Friday, June 19, 2015

Killing the Pursuit of God


The church has worked recently (in the last 20 years or so) to remove much of its programming in hopes that by doing so Christians would use the extra time to lead their families and pursue personal relationship with Christ. Instead, these Christians simply filled that time where church program used to be with sports, recreation, tv, and just hanging out. Where we thought our many programs were hindering families from growing strong, in actuality they very well may have been the last thing our churches still had to help develop people into a true and relentless thirst for Christ. Instead of teaching people to be desperate for knowing God, we said, "don't take it too far and thereby neglect your family." That doesn't sound too bad really, but think about it. We, the church leaders just said, "knowing God is not as important as keeping your family happy." Even if we didn't say it in those words, that's what people heard.

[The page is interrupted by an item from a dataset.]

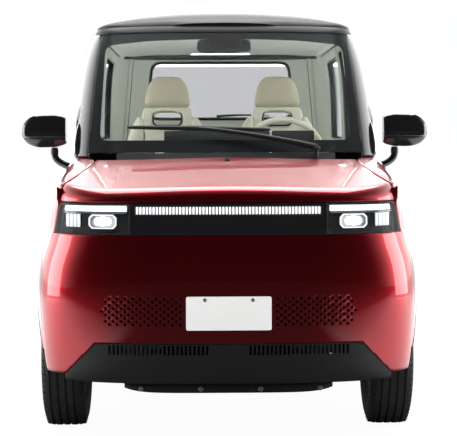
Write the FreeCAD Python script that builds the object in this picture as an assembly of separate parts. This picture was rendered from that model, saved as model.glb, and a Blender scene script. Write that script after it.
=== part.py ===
import FreeCAD, Part
import math
import os
from FreeCAD import Vector

# Small two-door electric car with a hatch. Millimetres, +Z up, front towards -Y, driver on +X.
# The origin is on the ground, at mid length and mid width.

# Overall sizes
body_length = 2950.0
body_half_width = 688.0
sill_bottom = 225.0
sill_width = 90.0
belt_height = 1030.0
roof_rim_height = 1545.0
roof_rise = 75.0

# Wheels and axles
wheelbase = 1880.0
front_axle_y = -930.0
wheel_centre_x = 600.0
tyre_radius = 266.0
tyre_width = 155.0
rim_radius = 165.0
rim_width = 118.0
rim_wall = 9.0
ring_facets = 40
arch_radius = 314.0
liner_outer_radius = 324.0
arch_trim_proud = 2.0
liner_thickness = 8.0
rear_liner_outer_x = 626.0
spindle_radius = 17.0
kingpin_x = 500.0
kingpin_radius = 10.0
arm_height = 168.0
arm_thickness = 16.0
strut_foot_height = 340.0
strut_top_x = 430.0
strut_top_z = 740.0
strut_radius = 20.0
spring_radius = 44.0
steering_arm_y = -825.0
rack_housing_radius = 22.0
rack_radius = 9.0
subframe_low = 190.0
subframe_top = 235.0

# Walls
door_thickness = 60.0
frame_thickness = 34.0
skin_thickness = 14.0
hood_thickness = 16.0
roof_thickness = 26.0
glass_thickness = 5.0
floor_thickness = 18.0
floor_height = 222.0

# Clearances
shut_gap = 6.0
rear_door_gap = 9.0
seam_gap = 0.6
seat_clearance = 0.3
window_clearance = 0.6
pin_clearance = 0.06
sewing_tolerance = 0.05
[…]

Now why did we head down this path? Maybe it was reactive, or restorative to a previous generation. A.W. Tozer points out that programming actually began to replace true worship in the 1940's or earlier (from Pursuit of God). If that is accurate, then maybe our reduction/removal of those programs was an attempt at restoration of that true, thirsty worship. I think that is probably the initial motivation.

However, I think we might have jumped into that decision a little too fast also. I think leaders realized how much easier it would be to staff the remaining programs, the "important" ones. I think leaders realized how much more time they could have with their own families as well. Add it all up and maybe we just didn't take enough time in prayer and meditation on the call to kill those programs.

So where we wanted to instill a deep thirst and hunger for knowing God more, we may have inadvertently finished killing the Pursuit of God altogether. It makes me wonder if for the last 100 years we have allowed Satan to quietly and subtly destroy the essence of what being a Christian really means. And that is a scary thought. The good news is this: even if we have diluted the Christian faith to the point that it is no longer real and salvific faith, we simply need to repent. We just need to again put God back at the top of our list of desires. We simply repent of our complacency, our self-justifications and truly thirst and hunger for the One True God. Thirst to know Him and know Him fully. Simple, right?

What's great about that kind of thirst is that we will always want more of God. We will never stop short again and become complacent. Sine we are dying to know Him completely we just keep running closer to Him. Why? Because on this side of eternity, in our finite world, we cannot know Him fully. But it shouldn't and won't stop us from trying and thirsting for that. This is one time where Always wanting what you can't have is good. Of course, you can have it; you just have to want it more than anything else. Pursue Him, seek Him, and He promises you will find Him. You can and will fully know Him in the life to come, the eternal life.